* Start ENTRIES PROVIDED *
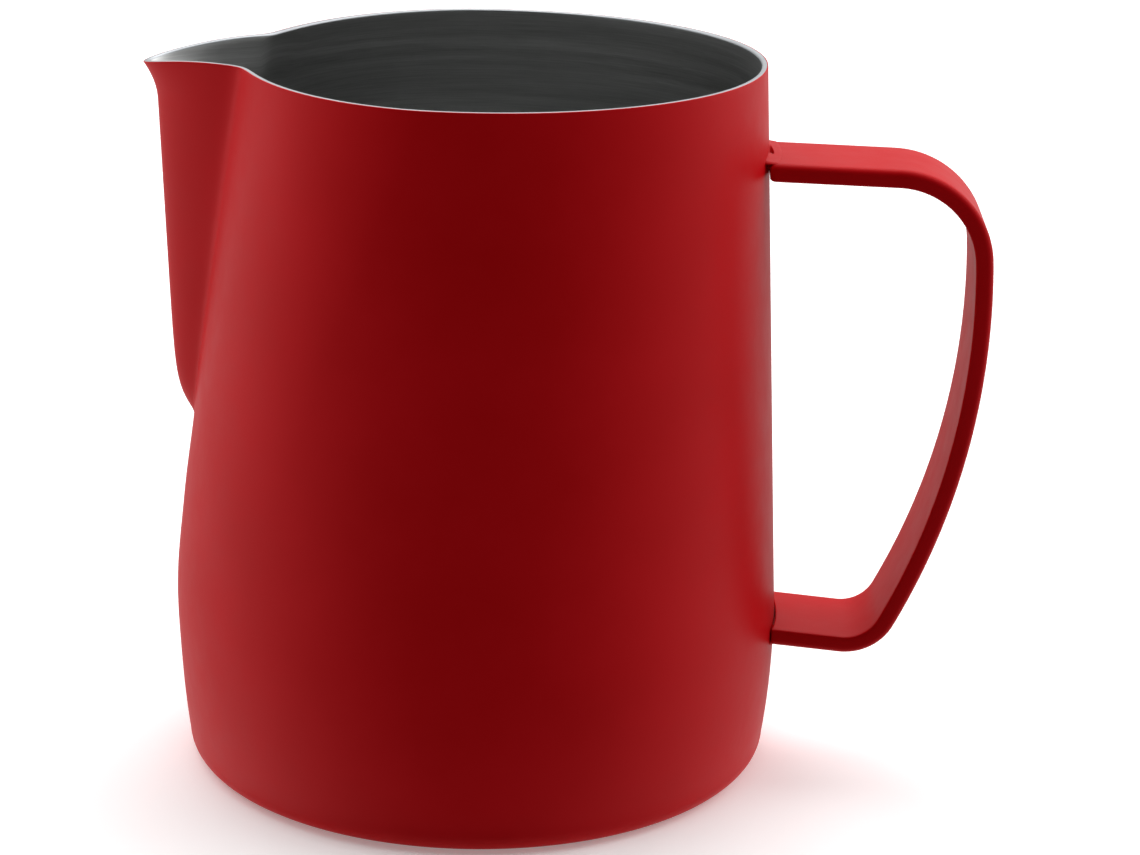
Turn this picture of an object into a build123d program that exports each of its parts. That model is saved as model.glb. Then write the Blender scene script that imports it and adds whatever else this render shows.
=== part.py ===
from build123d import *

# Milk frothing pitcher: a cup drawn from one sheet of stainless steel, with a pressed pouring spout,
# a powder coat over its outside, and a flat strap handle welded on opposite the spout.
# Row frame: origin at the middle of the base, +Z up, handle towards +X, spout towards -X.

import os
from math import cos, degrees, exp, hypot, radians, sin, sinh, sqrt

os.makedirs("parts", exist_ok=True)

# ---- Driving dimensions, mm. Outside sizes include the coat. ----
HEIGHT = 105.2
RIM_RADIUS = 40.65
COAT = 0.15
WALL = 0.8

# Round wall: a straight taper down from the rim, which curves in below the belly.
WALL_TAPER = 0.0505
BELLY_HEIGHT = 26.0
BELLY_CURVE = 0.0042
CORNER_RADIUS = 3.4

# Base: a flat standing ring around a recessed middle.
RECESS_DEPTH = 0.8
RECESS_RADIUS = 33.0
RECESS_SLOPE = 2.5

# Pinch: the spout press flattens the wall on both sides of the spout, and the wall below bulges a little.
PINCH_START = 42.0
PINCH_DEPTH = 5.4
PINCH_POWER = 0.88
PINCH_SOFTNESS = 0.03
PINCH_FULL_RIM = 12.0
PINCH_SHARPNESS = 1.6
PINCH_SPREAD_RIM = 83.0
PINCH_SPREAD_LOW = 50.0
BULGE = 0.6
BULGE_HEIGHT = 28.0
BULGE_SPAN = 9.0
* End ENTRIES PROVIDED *
* Start ENTRIES PROVIDED *
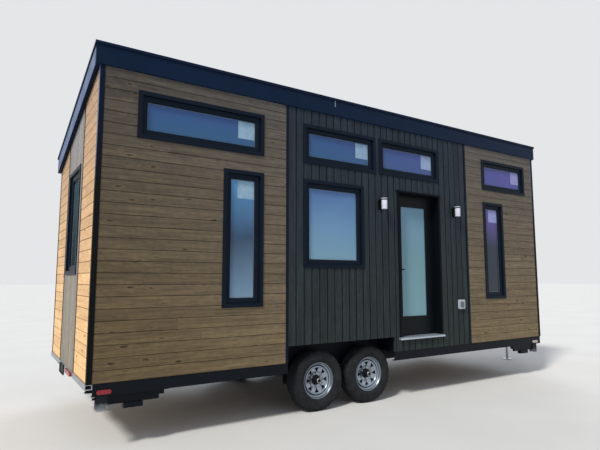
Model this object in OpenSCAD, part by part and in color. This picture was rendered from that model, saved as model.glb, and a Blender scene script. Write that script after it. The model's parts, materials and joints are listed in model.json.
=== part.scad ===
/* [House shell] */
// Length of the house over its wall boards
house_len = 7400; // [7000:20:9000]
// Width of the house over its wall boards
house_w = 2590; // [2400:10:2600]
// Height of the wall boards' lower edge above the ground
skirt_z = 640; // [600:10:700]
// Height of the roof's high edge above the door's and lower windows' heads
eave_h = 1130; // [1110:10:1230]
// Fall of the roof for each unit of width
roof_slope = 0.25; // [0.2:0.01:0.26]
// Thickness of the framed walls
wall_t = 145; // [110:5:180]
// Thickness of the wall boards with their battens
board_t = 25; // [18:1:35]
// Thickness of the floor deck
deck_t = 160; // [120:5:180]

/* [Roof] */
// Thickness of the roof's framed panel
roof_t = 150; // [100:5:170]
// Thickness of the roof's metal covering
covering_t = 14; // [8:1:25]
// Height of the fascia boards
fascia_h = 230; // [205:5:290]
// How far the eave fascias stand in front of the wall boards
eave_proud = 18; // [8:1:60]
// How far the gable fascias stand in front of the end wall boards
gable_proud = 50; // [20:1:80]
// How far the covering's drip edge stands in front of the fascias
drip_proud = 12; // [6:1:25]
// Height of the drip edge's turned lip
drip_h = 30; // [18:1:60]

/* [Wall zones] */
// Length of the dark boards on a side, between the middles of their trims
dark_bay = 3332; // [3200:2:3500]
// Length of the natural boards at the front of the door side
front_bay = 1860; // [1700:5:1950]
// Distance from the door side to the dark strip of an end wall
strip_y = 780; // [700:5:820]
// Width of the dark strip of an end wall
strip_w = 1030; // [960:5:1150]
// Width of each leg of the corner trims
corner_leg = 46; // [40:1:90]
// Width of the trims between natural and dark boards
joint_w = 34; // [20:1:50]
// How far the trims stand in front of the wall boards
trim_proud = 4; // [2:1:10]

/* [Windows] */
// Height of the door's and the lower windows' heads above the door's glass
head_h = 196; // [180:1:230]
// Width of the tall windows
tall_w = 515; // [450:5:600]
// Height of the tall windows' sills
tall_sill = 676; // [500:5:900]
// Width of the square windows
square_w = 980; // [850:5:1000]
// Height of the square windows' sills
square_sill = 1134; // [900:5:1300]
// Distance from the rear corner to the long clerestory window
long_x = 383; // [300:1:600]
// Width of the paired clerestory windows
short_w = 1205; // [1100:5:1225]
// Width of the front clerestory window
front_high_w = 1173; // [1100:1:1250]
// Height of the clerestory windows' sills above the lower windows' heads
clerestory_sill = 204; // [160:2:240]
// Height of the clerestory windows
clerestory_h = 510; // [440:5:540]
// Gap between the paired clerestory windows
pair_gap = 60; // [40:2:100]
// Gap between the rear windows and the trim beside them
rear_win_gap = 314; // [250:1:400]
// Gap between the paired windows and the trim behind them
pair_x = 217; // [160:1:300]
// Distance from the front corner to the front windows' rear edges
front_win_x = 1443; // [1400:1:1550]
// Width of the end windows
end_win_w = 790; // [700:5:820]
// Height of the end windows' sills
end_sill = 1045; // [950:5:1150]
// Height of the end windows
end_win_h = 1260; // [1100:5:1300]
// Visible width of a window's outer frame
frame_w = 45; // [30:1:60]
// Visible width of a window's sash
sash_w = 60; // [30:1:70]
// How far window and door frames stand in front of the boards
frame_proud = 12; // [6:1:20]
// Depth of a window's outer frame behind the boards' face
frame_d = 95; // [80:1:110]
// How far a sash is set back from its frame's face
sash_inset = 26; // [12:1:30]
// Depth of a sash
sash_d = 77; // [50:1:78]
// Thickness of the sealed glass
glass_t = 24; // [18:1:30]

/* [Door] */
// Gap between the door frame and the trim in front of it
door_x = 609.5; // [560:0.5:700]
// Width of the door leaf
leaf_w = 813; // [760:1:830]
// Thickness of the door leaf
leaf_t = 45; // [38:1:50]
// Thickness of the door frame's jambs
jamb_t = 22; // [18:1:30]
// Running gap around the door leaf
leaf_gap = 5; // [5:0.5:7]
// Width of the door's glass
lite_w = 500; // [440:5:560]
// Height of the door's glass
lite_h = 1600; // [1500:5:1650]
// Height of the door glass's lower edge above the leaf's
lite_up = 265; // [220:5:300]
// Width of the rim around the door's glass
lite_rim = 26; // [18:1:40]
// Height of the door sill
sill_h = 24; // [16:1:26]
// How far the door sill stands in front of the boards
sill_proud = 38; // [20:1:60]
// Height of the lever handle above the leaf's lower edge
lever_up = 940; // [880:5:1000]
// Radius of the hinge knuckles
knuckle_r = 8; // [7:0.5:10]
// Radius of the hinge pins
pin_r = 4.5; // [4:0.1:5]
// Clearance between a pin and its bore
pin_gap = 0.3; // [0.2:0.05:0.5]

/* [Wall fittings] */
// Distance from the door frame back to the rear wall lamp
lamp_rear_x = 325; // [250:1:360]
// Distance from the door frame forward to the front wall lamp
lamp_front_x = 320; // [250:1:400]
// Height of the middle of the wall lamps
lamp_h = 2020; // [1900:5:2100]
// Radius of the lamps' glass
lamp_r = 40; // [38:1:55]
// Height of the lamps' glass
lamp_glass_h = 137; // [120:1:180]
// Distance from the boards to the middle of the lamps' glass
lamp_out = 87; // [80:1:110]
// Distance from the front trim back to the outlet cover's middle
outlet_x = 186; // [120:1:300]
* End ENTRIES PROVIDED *
* Start ENTRIES PROVIDED *
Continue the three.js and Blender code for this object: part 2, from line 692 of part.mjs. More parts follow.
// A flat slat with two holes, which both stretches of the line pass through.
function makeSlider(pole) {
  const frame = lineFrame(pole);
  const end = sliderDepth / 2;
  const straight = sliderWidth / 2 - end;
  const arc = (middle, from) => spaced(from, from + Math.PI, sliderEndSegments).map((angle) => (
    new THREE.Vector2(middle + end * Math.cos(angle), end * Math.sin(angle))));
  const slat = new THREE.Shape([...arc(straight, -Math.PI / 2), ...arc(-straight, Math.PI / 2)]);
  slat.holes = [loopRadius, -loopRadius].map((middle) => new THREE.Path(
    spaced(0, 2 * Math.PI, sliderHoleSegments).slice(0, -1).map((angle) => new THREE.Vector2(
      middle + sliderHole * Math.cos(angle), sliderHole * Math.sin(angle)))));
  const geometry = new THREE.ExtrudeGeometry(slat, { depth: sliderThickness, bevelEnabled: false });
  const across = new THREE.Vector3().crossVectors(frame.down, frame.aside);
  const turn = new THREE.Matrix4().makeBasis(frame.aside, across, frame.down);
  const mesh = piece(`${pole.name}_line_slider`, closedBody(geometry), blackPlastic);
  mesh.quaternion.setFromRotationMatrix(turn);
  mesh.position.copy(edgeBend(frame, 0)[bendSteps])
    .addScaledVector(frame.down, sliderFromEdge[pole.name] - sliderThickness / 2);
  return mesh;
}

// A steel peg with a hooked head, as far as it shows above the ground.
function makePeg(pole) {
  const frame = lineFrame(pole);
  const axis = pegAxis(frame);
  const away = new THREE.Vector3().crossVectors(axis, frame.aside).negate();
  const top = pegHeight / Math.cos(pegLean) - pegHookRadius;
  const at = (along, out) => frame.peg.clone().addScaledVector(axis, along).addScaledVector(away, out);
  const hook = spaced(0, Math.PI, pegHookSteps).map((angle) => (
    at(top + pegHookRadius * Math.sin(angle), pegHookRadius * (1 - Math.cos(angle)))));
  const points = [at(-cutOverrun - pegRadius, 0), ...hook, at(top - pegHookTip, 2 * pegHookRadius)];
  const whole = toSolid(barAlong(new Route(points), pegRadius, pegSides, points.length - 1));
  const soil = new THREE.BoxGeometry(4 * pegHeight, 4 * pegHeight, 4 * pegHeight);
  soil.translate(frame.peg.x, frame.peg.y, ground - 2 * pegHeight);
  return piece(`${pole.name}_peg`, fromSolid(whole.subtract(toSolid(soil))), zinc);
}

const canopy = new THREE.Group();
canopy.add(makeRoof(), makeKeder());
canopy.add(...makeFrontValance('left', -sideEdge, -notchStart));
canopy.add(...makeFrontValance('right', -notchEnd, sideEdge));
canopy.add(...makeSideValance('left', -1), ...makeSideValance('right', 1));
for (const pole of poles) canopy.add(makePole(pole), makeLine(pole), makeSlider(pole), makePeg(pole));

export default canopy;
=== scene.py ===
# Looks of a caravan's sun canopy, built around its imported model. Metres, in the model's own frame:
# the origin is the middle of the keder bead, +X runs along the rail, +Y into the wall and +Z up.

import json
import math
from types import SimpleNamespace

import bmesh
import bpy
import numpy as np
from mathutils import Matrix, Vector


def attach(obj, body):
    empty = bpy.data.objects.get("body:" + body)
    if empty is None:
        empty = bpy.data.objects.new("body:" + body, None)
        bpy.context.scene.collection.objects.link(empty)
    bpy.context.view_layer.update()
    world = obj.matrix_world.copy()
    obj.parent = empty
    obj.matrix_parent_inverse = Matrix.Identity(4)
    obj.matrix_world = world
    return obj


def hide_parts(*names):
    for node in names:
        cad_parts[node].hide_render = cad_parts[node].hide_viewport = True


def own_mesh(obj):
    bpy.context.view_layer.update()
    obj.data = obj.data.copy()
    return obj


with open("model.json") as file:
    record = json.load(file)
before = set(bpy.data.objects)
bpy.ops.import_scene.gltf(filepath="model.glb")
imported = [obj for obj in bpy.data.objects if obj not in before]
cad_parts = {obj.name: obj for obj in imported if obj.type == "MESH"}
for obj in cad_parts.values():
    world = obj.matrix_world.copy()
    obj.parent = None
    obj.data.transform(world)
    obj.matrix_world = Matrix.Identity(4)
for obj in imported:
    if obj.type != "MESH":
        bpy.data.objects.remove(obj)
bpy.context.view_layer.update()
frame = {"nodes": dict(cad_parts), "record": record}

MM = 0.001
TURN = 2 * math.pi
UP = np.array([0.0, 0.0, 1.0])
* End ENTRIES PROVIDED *
▶ _TASK INSTRUCTIONS_: From the line with "const canopy = new THREE.Group();" through the line with "if empty is", repeat every line exactly, both ends included, and nothing outside that range.

▶ _RESPONSE_:
const canopy = new THREE.Group();
canopy.add(makeRoof(), makeKeder());
canopy.add(...makeFrontValance('left', -sideEdge, -notchStart));
canopy.add(...makeFrontValance('right', -notchEnd, sideEdge));
canopy.add(...makeSideValance('left', -1), ...makeSideValance('right', 1));
for (const pole of poles) canopy.add(makePole(pole), makeLine(pole), makeSlider(pole), makePeg(pole));

export default canopy;
=== scene.py ===
# Looks of a caravan's sun canopy, built around its imported model. Metres, in the model's own frame:
# the origin is the middle of the keder bead, +X runs along the rail, +Y into the wall and +Z up.

import json
import math
from types import SimpleNamespace

import bmesh
import bpy
import numpy as np
from mathutils import Matrix, Vector


def attach(obj, body):
    empty = bpy.data.objects.get("body:" + body)
    if empty is None:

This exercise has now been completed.